> **Your task**: Look through the data and write out every line with the word "shown" in it.

> **Supplied data**:
---------------

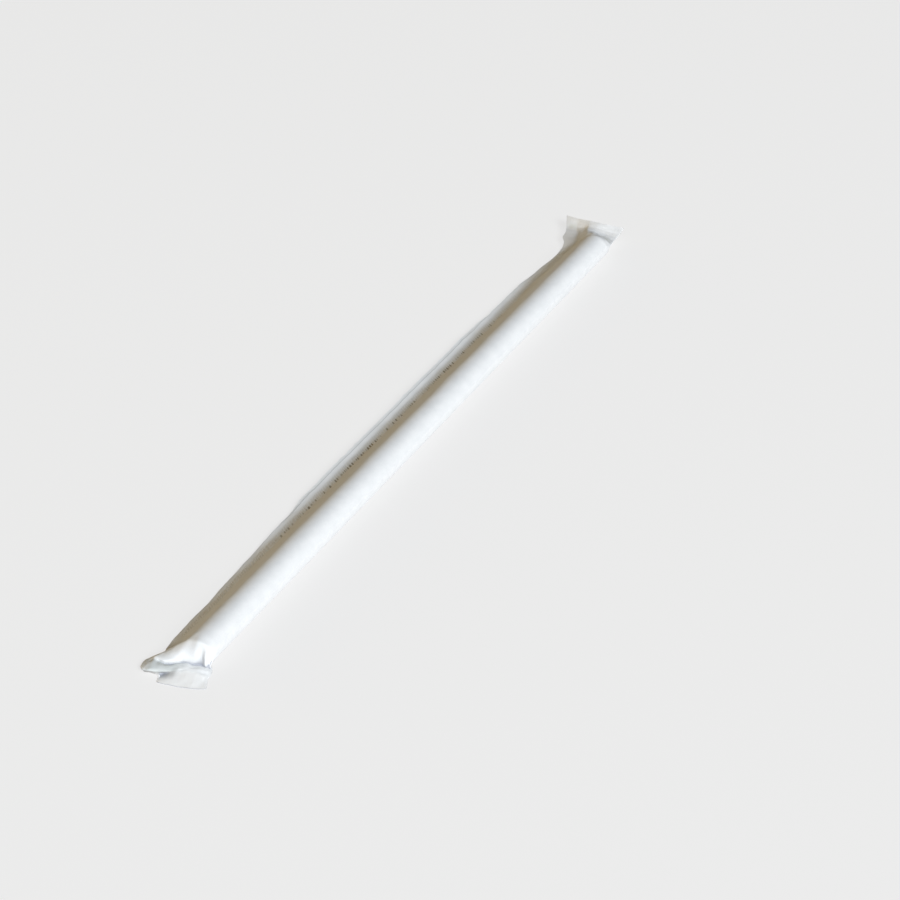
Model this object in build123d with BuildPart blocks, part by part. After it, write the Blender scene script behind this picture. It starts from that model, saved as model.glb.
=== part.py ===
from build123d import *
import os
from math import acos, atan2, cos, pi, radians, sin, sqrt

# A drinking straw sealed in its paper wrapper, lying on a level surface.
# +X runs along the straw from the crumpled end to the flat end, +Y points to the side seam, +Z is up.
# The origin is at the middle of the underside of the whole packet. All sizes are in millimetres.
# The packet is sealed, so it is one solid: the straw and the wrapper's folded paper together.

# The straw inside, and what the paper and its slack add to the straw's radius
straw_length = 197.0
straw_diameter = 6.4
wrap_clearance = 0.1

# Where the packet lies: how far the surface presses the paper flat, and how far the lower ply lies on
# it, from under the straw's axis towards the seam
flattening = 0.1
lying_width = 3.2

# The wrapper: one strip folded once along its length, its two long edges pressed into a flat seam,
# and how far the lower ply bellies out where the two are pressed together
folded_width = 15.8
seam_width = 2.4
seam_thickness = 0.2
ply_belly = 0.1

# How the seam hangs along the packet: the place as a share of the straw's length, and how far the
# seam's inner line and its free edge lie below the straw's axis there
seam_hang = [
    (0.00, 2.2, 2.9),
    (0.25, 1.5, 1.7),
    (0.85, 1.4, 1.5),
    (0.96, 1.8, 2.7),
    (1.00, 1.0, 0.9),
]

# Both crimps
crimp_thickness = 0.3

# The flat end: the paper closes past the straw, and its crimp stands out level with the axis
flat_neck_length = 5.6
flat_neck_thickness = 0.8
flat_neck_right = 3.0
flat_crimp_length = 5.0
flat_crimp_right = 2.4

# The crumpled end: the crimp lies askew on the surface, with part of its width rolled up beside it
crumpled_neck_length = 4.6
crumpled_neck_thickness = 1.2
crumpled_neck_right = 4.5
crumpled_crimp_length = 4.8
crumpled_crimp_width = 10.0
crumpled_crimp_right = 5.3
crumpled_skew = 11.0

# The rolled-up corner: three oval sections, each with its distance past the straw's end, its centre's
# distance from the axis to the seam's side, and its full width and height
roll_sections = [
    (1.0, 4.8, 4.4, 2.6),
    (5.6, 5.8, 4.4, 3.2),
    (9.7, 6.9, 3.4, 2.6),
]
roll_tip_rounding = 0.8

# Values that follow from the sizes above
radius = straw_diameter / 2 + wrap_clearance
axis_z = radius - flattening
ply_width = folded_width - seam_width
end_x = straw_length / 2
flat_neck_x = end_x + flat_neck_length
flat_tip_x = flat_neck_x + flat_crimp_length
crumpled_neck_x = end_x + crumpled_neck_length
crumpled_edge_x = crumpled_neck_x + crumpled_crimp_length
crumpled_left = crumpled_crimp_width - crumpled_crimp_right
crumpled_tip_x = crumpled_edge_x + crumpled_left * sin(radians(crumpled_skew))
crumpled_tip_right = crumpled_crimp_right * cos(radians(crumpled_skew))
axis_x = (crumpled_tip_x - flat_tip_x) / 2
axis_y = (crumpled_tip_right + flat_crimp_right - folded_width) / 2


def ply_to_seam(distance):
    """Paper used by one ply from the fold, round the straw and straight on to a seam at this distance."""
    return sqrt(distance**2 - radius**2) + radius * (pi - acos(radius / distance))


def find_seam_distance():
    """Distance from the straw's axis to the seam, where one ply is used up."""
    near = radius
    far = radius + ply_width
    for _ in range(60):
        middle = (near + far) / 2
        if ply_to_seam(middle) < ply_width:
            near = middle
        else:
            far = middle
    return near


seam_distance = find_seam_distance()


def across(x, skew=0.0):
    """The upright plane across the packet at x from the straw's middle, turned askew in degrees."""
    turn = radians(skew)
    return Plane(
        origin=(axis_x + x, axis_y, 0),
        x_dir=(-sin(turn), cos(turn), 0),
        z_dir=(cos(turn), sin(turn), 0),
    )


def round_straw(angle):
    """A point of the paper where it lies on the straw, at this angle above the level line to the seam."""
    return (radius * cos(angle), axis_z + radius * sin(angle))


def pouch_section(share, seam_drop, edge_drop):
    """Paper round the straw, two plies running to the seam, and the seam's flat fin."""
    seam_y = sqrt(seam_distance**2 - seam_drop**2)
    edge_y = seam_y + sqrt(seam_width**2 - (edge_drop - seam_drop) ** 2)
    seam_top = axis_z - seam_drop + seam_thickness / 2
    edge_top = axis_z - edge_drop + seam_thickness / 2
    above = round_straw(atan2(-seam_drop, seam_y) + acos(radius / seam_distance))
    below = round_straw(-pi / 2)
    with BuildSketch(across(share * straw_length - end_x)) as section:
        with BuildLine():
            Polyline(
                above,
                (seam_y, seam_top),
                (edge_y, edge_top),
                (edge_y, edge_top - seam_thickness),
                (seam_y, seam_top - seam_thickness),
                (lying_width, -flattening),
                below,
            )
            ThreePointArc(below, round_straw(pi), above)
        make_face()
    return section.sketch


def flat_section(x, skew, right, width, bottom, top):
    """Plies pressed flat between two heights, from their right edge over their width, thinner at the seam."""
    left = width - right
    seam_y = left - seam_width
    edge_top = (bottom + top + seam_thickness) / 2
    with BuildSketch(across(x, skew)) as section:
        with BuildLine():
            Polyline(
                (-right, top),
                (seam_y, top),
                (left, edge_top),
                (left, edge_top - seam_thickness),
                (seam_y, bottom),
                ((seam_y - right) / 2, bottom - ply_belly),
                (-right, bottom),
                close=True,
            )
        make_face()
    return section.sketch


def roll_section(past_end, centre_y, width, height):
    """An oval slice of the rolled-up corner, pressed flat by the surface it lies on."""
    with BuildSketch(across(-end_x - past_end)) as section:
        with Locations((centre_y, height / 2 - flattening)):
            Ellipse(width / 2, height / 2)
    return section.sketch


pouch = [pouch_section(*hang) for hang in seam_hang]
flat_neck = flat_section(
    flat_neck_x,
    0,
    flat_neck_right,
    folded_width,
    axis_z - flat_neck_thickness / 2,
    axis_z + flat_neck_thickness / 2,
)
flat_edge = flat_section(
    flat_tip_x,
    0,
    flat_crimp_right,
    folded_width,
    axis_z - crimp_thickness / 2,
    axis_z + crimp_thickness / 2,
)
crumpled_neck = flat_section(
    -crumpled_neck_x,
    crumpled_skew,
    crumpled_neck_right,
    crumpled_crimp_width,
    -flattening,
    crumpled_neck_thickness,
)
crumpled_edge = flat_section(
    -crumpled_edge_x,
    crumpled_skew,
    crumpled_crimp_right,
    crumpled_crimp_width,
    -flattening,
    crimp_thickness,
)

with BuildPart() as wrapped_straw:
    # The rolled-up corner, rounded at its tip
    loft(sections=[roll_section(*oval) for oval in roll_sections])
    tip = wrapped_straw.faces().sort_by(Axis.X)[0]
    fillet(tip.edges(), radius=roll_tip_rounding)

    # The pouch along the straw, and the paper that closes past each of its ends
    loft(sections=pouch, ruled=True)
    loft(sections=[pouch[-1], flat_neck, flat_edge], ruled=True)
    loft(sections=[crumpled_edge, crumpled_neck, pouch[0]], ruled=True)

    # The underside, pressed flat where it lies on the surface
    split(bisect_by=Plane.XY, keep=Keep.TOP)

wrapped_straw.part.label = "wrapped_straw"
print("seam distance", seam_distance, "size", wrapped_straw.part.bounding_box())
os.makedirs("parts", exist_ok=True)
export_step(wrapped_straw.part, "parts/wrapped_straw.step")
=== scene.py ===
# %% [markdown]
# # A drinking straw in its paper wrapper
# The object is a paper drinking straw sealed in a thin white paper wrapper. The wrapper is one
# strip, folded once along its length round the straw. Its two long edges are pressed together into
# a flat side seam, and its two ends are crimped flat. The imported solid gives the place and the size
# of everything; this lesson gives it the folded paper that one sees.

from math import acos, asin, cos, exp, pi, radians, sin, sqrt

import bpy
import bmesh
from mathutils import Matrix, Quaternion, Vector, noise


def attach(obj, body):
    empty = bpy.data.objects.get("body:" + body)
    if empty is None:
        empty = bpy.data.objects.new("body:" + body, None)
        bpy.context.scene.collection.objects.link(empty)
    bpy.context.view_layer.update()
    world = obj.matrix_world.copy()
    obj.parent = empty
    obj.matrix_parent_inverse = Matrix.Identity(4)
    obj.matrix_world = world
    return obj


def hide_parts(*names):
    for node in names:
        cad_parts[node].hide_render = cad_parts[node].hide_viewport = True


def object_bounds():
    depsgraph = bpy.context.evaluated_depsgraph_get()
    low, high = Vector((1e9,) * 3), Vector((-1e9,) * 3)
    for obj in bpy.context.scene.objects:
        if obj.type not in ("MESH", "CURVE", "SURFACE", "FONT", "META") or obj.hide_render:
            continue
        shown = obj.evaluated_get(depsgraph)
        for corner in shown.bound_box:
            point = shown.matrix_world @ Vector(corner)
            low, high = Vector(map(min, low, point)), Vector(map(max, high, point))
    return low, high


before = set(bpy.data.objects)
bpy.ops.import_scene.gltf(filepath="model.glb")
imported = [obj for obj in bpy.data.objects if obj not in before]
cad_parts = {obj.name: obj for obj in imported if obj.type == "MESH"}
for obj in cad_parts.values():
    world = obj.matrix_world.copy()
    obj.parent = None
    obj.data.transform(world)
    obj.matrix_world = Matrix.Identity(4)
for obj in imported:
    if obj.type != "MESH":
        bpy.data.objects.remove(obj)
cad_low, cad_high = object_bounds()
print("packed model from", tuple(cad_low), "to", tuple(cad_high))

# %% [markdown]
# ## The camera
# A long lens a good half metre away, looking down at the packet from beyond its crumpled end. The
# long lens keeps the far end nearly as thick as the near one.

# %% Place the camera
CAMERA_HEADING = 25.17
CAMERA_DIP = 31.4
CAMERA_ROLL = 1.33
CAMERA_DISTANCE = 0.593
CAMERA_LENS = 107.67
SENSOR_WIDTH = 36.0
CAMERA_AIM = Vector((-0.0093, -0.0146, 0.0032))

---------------

> **Task solution**:
        shown = obj.evaluated_get(depsgraph)
        for corner in shown.bound_box:
            point = shown.matrix_world @ Vector(corner)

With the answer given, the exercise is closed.